Calling us, Jesus looked at us with great love (Mk10:21). Our response is a response and a total embrace of such love, this reciprocal love is what I understand by Christ’s faithfulness to us, and our faithfulness to him.
This mutual faithfulness is the being of the priesthood. Living this being joyfully leads us to the doing of the priesthood; faithfulness is the interior life which makes possible and energises the exterior life of the priest. This exterior life can be divided into four parts.

I. The priest is the one who offers the Holy Sacrifice of the Mass and administers the sacraments. The priest stands at the altar instead of Christ; in fact it is Christ who celebrates as all priests have a share in his one priesthood. The inner communion with Christ enables the priest to stand with integrity at the altar: the threshold of heaven; and as Aquinas says: “Missa melioris sacerdotis magis est fructuosa.” (S.Th. IIIa, q.82, a.6) The Mass of the better priest is the more fruitful.

II. The priest is the ascetic who through his consecration (his intimacy and oneness in Christ) continues the mission of the Word here on earth, and this mission is essentially one of adoration and redemption. This insight which originates in the 17th century French School (especially Charles de Condern 1588-1641 ) puts forward the priest as man of God showing the essential intimacy with Christ as the essence of the spirituality of the priesthood.

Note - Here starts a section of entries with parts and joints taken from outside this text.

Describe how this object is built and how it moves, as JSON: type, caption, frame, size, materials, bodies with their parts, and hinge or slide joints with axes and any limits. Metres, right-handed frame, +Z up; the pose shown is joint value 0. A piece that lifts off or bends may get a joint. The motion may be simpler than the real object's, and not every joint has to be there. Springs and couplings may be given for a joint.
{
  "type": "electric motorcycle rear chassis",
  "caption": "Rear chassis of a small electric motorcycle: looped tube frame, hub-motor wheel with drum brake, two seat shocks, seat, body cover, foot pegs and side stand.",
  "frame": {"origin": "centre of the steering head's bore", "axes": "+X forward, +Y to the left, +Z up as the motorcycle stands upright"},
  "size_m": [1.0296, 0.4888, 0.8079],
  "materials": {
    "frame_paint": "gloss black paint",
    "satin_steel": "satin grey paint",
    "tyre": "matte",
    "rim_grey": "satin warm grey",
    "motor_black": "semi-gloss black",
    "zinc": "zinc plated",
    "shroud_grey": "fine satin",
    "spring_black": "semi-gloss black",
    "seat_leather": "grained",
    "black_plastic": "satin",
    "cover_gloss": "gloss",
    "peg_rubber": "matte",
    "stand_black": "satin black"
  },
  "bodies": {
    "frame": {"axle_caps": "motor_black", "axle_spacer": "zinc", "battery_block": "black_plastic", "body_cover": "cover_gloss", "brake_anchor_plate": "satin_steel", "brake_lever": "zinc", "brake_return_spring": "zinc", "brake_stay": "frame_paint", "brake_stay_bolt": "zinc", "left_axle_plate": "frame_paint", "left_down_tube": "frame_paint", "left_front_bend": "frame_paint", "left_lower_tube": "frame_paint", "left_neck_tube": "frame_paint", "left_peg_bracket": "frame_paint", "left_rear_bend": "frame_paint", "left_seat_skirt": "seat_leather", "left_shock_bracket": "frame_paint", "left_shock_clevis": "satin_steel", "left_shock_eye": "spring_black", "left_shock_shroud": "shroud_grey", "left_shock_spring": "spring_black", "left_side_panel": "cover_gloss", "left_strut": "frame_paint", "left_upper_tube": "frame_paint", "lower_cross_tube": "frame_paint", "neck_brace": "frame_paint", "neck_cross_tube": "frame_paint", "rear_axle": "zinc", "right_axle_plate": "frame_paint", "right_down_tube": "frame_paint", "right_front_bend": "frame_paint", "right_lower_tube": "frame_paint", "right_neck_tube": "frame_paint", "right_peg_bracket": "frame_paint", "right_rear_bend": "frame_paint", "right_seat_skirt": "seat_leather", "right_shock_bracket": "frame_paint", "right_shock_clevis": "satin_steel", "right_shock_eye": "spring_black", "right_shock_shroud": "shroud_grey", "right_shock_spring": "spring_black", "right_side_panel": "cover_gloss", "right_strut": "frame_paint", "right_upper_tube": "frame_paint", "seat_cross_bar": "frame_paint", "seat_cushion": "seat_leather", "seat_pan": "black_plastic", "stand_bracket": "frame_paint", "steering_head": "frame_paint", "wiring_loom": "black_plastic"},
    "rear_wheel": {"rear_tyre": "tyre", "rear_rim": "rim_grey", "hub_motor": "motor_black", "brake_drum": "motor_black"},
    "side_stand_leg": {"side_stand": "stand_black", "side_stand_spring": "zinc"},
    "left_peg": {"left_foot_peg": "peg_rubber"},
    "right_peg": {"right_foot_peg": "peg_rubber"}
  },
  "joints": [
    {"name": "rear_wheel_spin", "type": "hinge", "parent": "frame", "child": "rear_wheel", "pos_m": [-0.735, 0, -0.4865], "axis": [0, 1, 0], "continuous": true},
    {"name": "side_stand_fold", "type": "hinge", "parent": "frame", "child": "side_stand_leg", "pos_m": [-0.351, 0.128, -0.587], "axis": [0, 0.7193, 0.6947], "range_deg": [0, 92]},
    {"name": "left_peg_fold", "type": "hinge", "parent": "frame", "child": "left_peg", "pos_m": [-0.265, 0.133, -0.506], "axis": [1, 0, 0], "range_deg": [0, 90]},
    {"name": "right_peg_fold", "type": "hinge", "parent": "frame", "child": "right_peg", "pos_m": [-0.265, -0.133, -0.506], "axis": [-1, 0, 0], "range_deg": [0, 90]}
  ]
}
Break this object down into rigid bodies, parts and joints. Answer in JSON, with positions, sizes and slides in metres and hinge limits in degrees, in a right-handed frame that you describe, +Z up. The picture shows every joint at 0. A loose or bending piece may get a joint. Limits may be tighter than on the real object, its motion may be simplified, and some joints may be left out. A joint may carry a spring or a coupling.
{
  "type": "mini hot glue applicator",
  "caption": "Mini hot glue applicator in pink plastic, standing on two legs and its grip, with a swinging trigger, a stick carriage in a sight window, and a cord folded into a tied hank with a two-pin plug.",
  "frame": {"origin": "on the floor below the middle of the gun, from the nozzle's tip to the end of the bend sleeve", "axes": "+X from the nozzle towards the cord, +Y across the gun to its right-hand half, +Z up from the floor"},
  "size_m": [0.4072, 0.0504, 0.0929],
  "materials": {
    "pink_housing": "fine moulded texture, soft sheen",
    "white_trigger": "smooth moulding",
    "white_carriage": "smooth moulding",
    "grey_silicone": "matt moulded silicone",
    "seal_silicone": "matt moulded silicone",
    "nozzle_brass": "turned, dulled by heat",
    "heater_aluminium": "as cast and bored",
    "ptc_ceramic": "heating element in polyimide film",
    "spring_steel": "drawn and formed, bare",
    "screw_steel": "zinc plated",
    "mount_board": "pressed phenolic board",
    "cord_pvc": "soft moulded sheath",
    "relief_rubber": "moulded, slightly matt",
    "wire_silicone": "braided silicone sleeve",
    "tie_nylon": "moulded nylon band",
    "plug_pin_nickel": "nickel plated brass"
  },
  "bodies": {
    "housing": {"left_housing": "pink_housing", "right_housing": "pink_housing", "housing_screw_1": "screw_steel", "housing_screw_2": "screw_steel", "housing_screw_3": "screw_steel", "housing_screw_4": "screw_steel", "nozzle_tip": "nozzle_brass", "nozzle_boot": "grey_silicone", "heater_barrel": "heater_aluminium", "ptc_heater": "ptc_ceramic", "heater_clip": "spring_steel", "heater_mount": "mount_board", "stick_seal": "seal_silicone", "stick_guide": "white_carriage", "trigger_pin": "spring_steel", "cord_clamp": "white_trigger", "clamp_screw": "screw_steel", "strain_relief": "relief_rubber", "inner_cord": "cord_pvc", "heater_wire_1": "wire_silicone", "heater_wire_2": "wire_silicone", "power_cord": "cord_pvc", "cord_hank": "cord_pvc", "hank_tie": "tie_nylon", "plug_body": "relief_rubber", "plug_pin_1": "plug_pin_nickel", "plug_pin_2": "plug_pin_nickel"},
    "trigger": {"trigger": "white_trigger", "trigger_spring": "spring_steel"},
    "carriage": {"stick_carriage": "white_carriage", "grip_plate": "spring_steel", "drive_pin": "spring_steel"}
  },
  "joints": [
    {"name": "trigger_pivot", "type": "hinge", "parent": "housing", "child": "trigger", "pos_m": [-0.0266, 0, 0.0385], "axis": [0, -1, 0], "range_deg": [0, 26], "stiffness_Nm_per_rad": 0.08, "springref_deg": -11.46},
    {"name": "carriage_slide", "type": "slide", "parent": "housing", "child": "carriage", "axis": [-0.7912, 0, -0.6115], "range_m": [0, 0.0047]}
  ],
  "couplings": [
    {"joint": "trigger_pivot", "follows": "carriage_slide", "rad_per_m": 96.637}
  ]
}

III. The priest is sign. He is the sign of Christ the head of the Church for the service of the Church. This proposition that originates with Karl Rahner shows that the priest represents Christ the Head of the Church in the service of the People of God. Intimacy with Christ (the being of the priest) enables this ministry of being sign to evolve and mature within the priest. Christ is the bridegroom of the Church who is the bride. The imagery of bridegroom and bride is completely destroyed by admitting women to Holy Orders.

IV. The Priest is Mediator between God and man precisely because he is captured by Christ and through the ontological change of ordination becomes “alter Christus”. This mediation is twofold; it is both ascending and descending. Ascending in the sense of bringing to God the prayers and aspirations of the people; descending as it brings Divine Grace to the people of God. This is supported by Scripture, Reason and Tradition as it includes the three gifts of Christ as Shepherd, Prophet and Priest through the proclamation of the word, the celebration of the sacraments and the service in generous love. This is how the priest participates in full in the ministry of Christ. This does not exclude the truth of Christ as unique mediator but complements it as the priest and people share in the unique mediation of Christ.

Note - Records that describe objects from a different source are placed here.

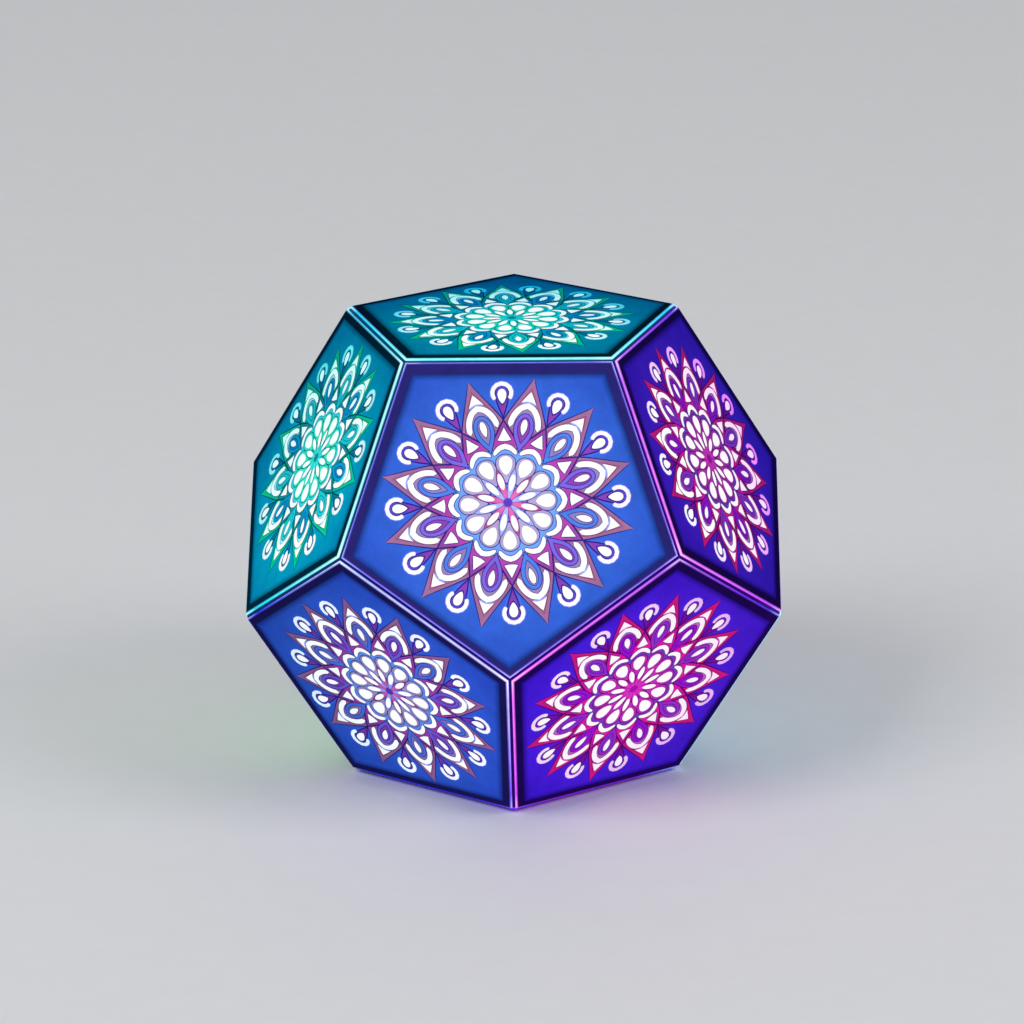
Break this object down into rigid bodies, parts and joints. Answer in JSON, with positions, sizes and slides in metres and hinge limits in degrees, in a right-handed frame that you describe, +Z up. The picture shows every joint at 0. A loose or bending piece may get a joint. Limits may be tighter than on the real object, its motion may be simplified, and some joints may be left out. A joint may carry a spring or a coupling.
{
  "type": "dodecahedron lantern",
  "caption": "Table lantern shaped as a regular dodecahedron, with ornamented light panels on a black skeleton, resting on a base face that holds a push button and a charging socket.",
  "frame": {"origin": "on the table under the centre of the lantern, in the plane of the feet", "axes": "+Z up, -Y out of the front upper face, +X to the right seen from the front"},
  "size_m": [0.1584, 0.1666, 0.1366],
  "materials": {
    "frame_black": "moulded gloss black",
    "plate_cyan": "clear plate printed in cyan, lit from behind",
    "plate_blue": "clear plate printed in blue, lit from behind",
    "plate_violet": "clear plate printed in violet, lit from behind",
    "plate_green": "clear plate printed in green, lit from behind",
    "opal": "opal diffusing sheet",
    "base_clear": "clear plate with a dark back print",
    "tray_black": "moulded matt black",
    "steel": "plated steel",
    "rubber": "matt rubber",
    "button_grey": "satin grey",
    "board_green": "solder mask",
    "pouch": "laminated pouch",
    "housing_white": "moulded matt white",
    "tower_aluminium": "extruded, satin",
    "led": "white board with light-emitting diodes"
  },
  "bodies": {
    "root": {"upper_frame": "frame_black", "lower_frame": "frame_black", "mandala_plate_top": "plate_cyan", "mandala_plate_front": "plate_blue", "mandala_plate_right": "plate_violet", "mandala_plate_back_right": "plate_blue", "mandala_plate_back_left": "plate_cyan", "mandala_plate_left": "plate_cyan", "mandala_plate_low_right": "plate_violet", "mandala_plate_low_far_right": "plate_blue", "mandala_plate_low_back": "plate_violet", "mandala_plate_low_far_left": "plate_green", "mandala_plate_low_left": "plate_blue", "opal_sheet_top": "opal", "opal_sheet_front": "opal", "opal_sheet_right": "opal", "opal_sheet_back_right": "opal", "opal_sheet_back_left": "opal", "opal_sheet_left": "opal", "opal_sheet_low_right": "opal", "opal_sheet_low_far_right": "opal", "opal_sheet_low_back": "opal", "opal_sheet_low_far_left": "opal", "opal_sheet_low_left": "opal", "base_plate": "base_clear", "base_tray": "tray_black", "base_screw_1": "steel", "base_screw_2": "steel", "base_screw_3": "steel", "base_screw_4": "steel", "base_screw_5": "steel", "foot_1": "rubber", "foot_2": "rubber", "foot_3": "rubber", "foot_4": "rubber", "foot_5": "rubber", "power_switch": "tray_black", "charging_socket": "steel", "circuit_board": "board_green", "battery_pack": "pouch", "electronics_housing": "housing_white", "light_tower": "tower_aluminium", "led_strip_1": "led", "led_strip_2": "led", "led_strip_3": "led", "led_strip_4": "led", "led_strip_5": "led", "led_top": "led"},
    "button": {"power_button": "button_grey"}
  },
  "joints": [
    {"name": "button_press", "type": "slide", "parent": "root", "child": "button", "axis": [0, 0, 1], "range_m": [0, 0.0008], "stiffness_N_per_m": 1500}
  ]
}
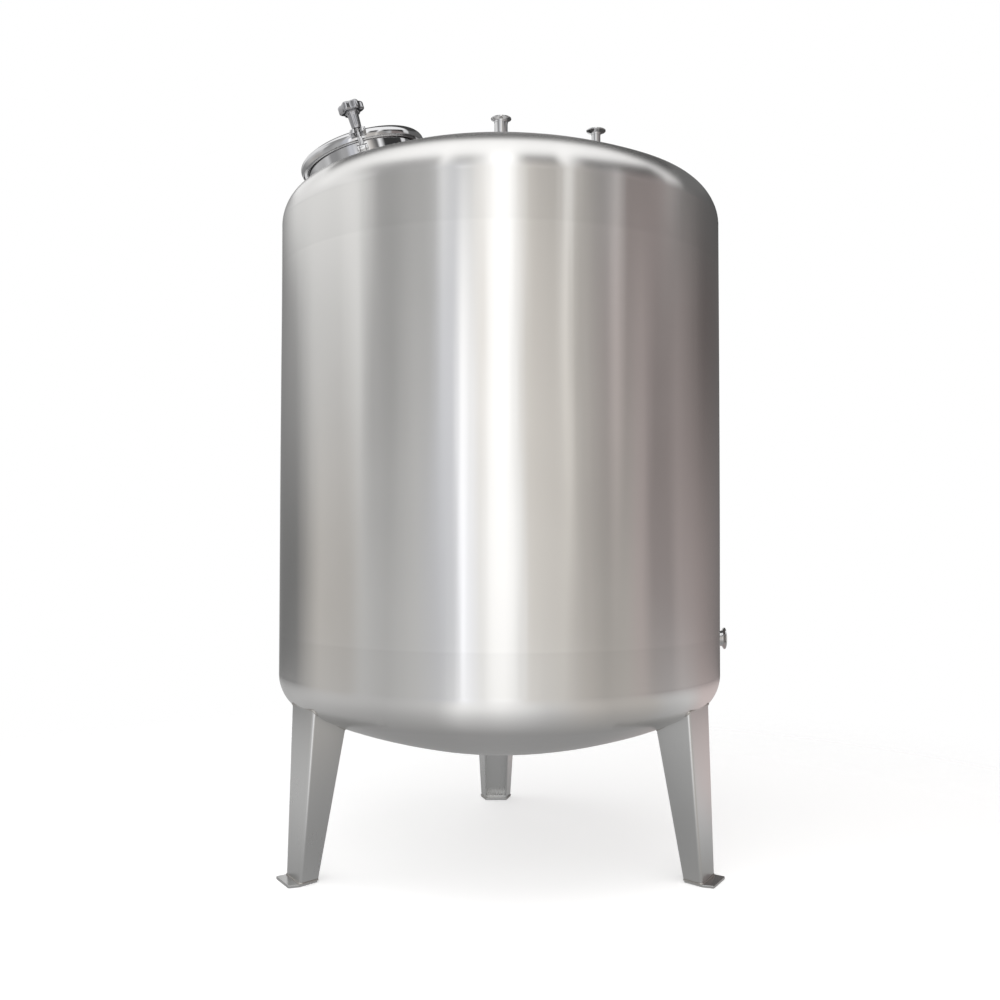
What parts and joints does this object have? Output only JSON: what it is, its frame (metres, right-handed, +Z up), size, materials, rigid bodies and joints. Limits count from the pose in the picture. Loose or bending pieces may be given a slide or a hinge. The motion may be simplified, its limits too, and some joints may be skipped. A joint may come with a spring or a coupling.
{
  "type": "vertical storage tank",
  "caption": "Upright stainless storage tank with dished heads on folded sheet legs, a hinged manway with a swing bolt, and clamp ferrule nozzles.",
  "frame": {"origin": "on the tank's vertical axis at floor level", "axes": "+Z up along the tank's axis; +Y towards the back leg; -X towards the manway, +X towards the side outlet"},
  "size_m": [1.531, 1.53, 2.4976],
  "materials": {
    "satin_shell": "satin stainless plate",
    "satin_legs": "satin stainless sheet",
    "mirror_steel": "mirror-polished stainless",
    "gasket_rubber": "white moulded gasket"
  },
  "bodies": {
    "tank": {"shell_plate_1": "satin_shell", "shell_plate_2": "satin_shell", "shell_plate_3": "satin_shell", "shell_plate_4": "satin_shell", "shell_plate_5": "satin_shell", "shell_plate_6": "satin_shell", "shell_plate_7": "satin_shell", "shell_plate_8": "satin_shell", "top_head": "satin_shell", "bottom_head": "satin_shell", "left_leg": "satin_legs", "right_leg": "satin_legs", "back_leg": "satin_legs", "left_foot": "satin_legs", "right_foot": "satin_legs", "back_foot": "satin_legs", "manway_neck": "mirror_steel", "hinge_lugs": "mirror_steel", "hinge_pin": "mirror_steel", "bolt_lugs": "mirror_steel", "bolt_pin": "mirror_steel", "centre_nozzle_tube": "mirror_steel", "centre_nozzle_ferrule": "mirror_steel", "right_nozzle_tube": "mirror_steel", "right_nozzle_ferrule": "mirror_steel", "side_outlet_tube": "mirror_steel", "side_outlet_ferrule": "mirror_steel"},
    "lid": {"manway_lid": "mirror_steel", "manway_gasket": "gasket_rubber", "lid_ear": "mirror_steel", "lid_strap": "mirror_steel"},
    "bolt": {"swing_bolt": "mirror_steel"},
    "knob": {"hand_knob": "mirror_steel"}
  },
  "joints": [
    {"name": "lid_hinge", "type": "hinge", "parent": "tank", "child": "lid", "pos_m": [-0.48625, 0.26177, 2.37745], "axis": [-0.9565, -0.0419, -0.2888], "range_deg": [0, 105]},
    {"name": "bolt_swing", "type": "hinge", "parent": "tank", "child": "bolt", "pos_m": [-0.45269, -0.24329, 2.33953], "axis": [0.9565, 0.0419, 0.2888], "range_deg": [0, 95]},
    {"name": "knob_turn", "type": "hinge", "parent": "bolt", "child": "knob", "pos_m": [-0.49258, -0.24329, 2.47164], "axis": [-0.289, 0, 0.9573], "continuous": true}
  ]
}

Therefore, the question is what are the basic aspects of the inner life of the priest? The answer is fivefold:

a) The ascending spiritual discipline of the priest brings to the fore the contemplative dimension of the priests life. Yves Congar OP says that mental prayer must be the oxygen of the priest. Cardinal Basil Hume OSB teaches that the priest can never be at ease in the world of apostolate if he is not at ease in the desert, the place of his contemplative prayer. Archbishop Michael Ramsey explains that the priest is teacher, minister of reconciliation, man of prayer and Eucharistic being. Without the last two the first cannot happen. All Christians are called to pray but for the priest this is utmost, that is what people know too and that is why they come to us asking for our prayers.

b) The descending spiritual discipline of the priest underlines his ministerial role. Priests, like and in and with Christ, serve in love and joy the people bought by such high price on Good Friday. The Priest must defend the widow and orphan, defend life and fight injustice and ignorance, and he can only do this when he is on his knees washing feet.

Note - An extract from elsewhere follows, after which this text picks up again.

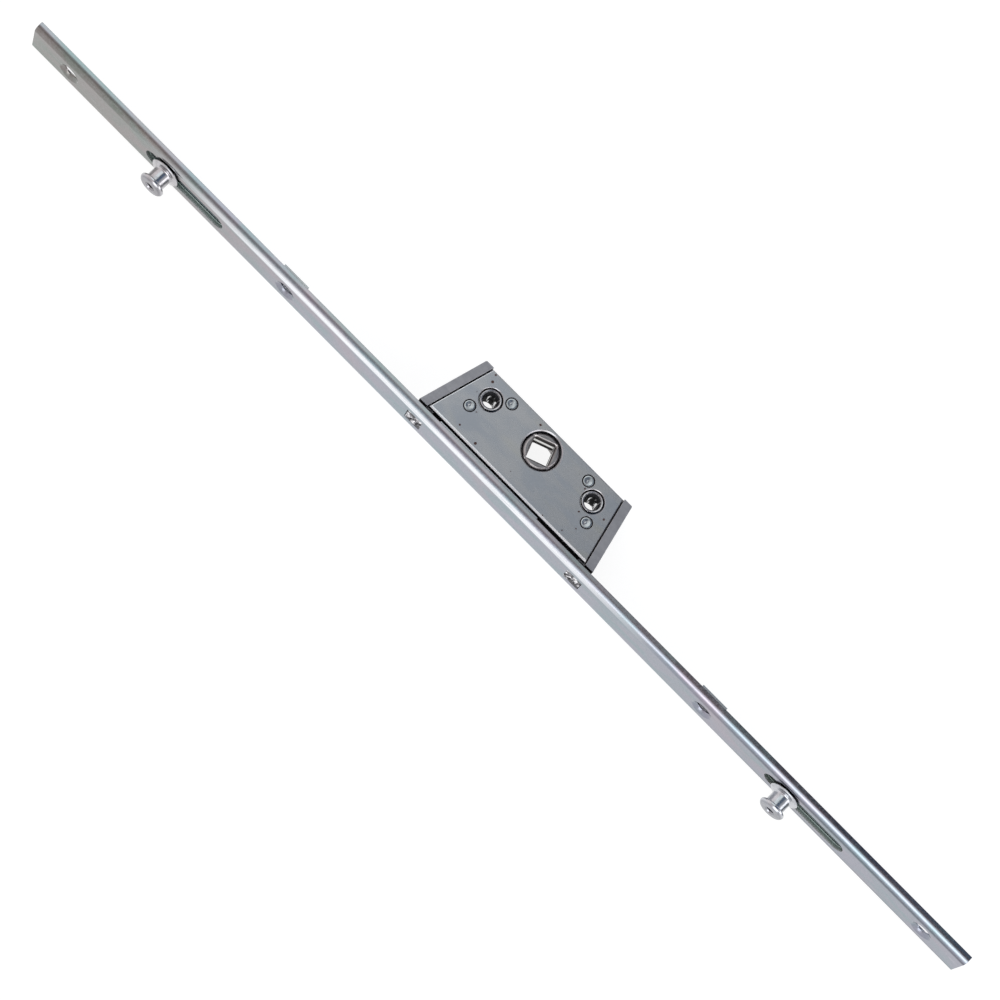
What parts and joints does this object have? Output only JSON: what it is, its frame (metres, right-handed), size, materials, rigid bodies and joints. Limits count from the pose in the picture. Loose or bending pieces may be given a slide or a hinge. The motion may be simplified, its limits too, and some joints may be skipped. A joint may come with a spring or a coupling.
{
  "type": "window espagnolette gearbox",
  "caption": "Window espagnolette gearbox: a long channel faceplate carries a slanted gear case whose turning square socket slides a hidden rod with mushroom cams.",
  "frame": {"origin": "on the spindle axis, halfway between the two handle screw bores and halfway across the faceplate's width", "axes": "+X along the faceplate, +Y from the faceplate back into the sash, +Z along the spindle towards the steel cover plate"},
  "size_m": [0.392, 0.0349, 0.016],
  "materials": {
    "zinc_plated_channel": "bright zinc plated folded steel, faint iridescence",
    "zinc_plated_cover": "zinc plated blanked steel, satin with fine scratches",
    "zinc_plated_rod": "zinc plated flat bar",
    "cast_zinc": "satin die-cast zinc alloy",
    "cast_follower": "satin cast zinc alloy",
    "pressed_steel": "plated pressed steel",
    "turned_steel": "bright turned steel",
    "rivet_steel": "plated riveted steel",
    "cam_zinc": "bright zinc plated turned steel with machining rings"
  },
  "bodies": {
    "case": {"faceplate": "zinc_plated_channel", "housing": "cast_zinc", "cover_plate": "zinc_plated_cover", "screw_bush_left": "turned_steel", "screw_bush_right": "turned_steel", "case_rivet_left_inner": "rivet_steel", "case_rivet_left_outer": "rivet_steel", "case_rivet_right_inner": "rivet_steel", "case_rivet_right_outer": "rivet_steel", "screw_guide_left": "pressed_steel", "screw_guide_right": "pressed_steel"},
    "rod": {"drive_rod": "zinc_plated_rod", "rack": "pressed_steel", "rack_rivet_left": "rivet_steel", "rack_rivet_right": "rivet_steel", "cam_washer_left": "pressed_steel", "cam_washer_right": "pressed_steel"},
    "follower": {"follower": "cast_follower"},
    "cam_left": {"cam_left": "cam_zinc"},
    "cam_right": {"cam_right": "cam_zinc"}
  },
  "joints": [
    {"name": "rod_slide", "type": "slide", "parent": "case", "child": "rod", "axis": [1, 0, 0], "range_m": [-0.00604, 0.01987]},
    {"name": "spindle_turn", "type": "hinge", "parent": "case", "child": "follower", "pos_m": [0, 0, 0], "axis": [0, 0, 1], "range_deg": [-21, 69]},
    {"name": "cam_left_turn", "type": "hinge", "parent": "rod", "child": "cam_left", "pos_m": [-0.13821, -0.0176, 0], "axis": [0, -1, 0], "continuous": true},
    {"name": "cam_right_turn", "type": "hinge", "parent": "rod", "child": "cam_right", "pos_m": [0.12439, -0.0176, 0], "axis": [0, -1, 0], "continuous": true}
  ],
  "couplings": [
    {"joint": "spindle_turn", "follows": "rod_slide", "rad_per_m": 60.606}
  ]
}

c) The above two aspects remind us of two virtues that alas are not popular today: generosity and humility. The priest’s life is a constant battle against mediocrity and pride. I can do all things (generosity) in him who strengthens me (humility). (Philippians 4:13) Being humble is being dependant totally on Christ accepting the will of the Father so that “Christ lives in me”. Pride drives one to be self-sufficient in the sense of not needing God and living in his light, this is the sin of Adam and Eve. The priest always ponders that the road to Joy is the road of Humility, with all his trust on God – in the Domini speravi non confundar in aeternum.

d) The responsibility of priests is great. People have the right to expect to see in us a genuine model of faith, prayer, humility and love. This is indeed a heavy but joyful expectation; it is like the silent expectation that bridged the question of the archangel to the answer of the Blessed Virgin. It is the expectation which brought Jesus to the dark Gethsemane and bridged the question of the comforting angels with his response that was the point where resurrection became tangible. It is the expectation of accepting limitations with that humility that makes all things possible through the generosity of God.

e) The Lord has called us to capture us in his love as we embrace his love with our total self-emptying. The priest is consecrated and becomes Christ in both the ascending and descending qualities mentioned above. Consecration and mission are inter-dependent. Our mission is always in the name of Christ. Our life needs to totally reflect that of Christ who came to fulfil the will of the Father; to serve and not to be served and to give his own life for his flock.

So the priest is the mystery of Incarnation at work and present in the here and now. The first and essential phase of Incarnation happened in the silence of the womb of the Virgin Mary. Running to her and learning from her silence is the route that leads to Christ.

This is the priest no more and no less. With what joy and fear do we answer this call!

I was not intending to publish these, but I am doing so today to thank Fr Dimitry who through his kind and generous invitation to preach for his first Mass enabled me to put these thoughts on paper and has enriched my inner life as priest no end. Tomorrow he visits Sevenoaks for a week. To him I dedicate these thoughts in friendship and love.